If the hair feels dry and crunchy during takedown, pause and add a little moisture. Dry hair snaps. Soft hair slides. That difference is huge.
17. Who This Style Flatters Most
Not every braid style suits every mood, and that’s fine. Jumbo rainbow box braids are for people who like a strong visual statement and don’t mind having their hair noticed before they enter the room. If you want something quiet, this is not your lane.
Face shape matters less than people think. What matters more is balance. A fuller braid set can look great on round, oval, heart, or square faces if the parting and length are chosen well. A center part feels sleek. A side part softens the face. Longer lengths give more drama; shorter lengths feel lighter and easier to live with.
If your schedule is packed and you cannot deal with upkeep, choose a lighter version or smaller sections. If your edges are already sensitive, be cautious with any style that uses a lot of added hair.

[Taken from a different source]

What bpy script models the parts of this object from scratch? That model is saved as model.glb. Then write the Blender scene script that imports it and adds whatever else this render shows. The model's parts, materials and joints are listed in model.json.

And if you love bright clothes, bold makeup, or statement earrings, these braids can pull your whole look together without much effort.
If you hate standing out, I’d skip this one.
18. Final Thoughts
The best jumbo rainbow box braids are not the loudest ones. They’re the ones that look planned. Clean parts, even thickness, a color order that repeats on purpose, and enough lightness at the root to let you forget about them for a while — that is the sweet spot.
I also think this style works best when you respect its limits. Big color needs clean maintenance. Heavy hair needs a careful hand. And if the install starts hurting, no amount of prettiness makes that a good idea.
One habit saves more trouble than people expect: sort the braiding hair by color before the first braid goes in. It sounds fussy. It isn’t. It keeps the whole style from turning into a scramble halfway through, and it makes the final look feel calm even when the palette is bright.
That’s the real charm here. Not chaos. Control, with color.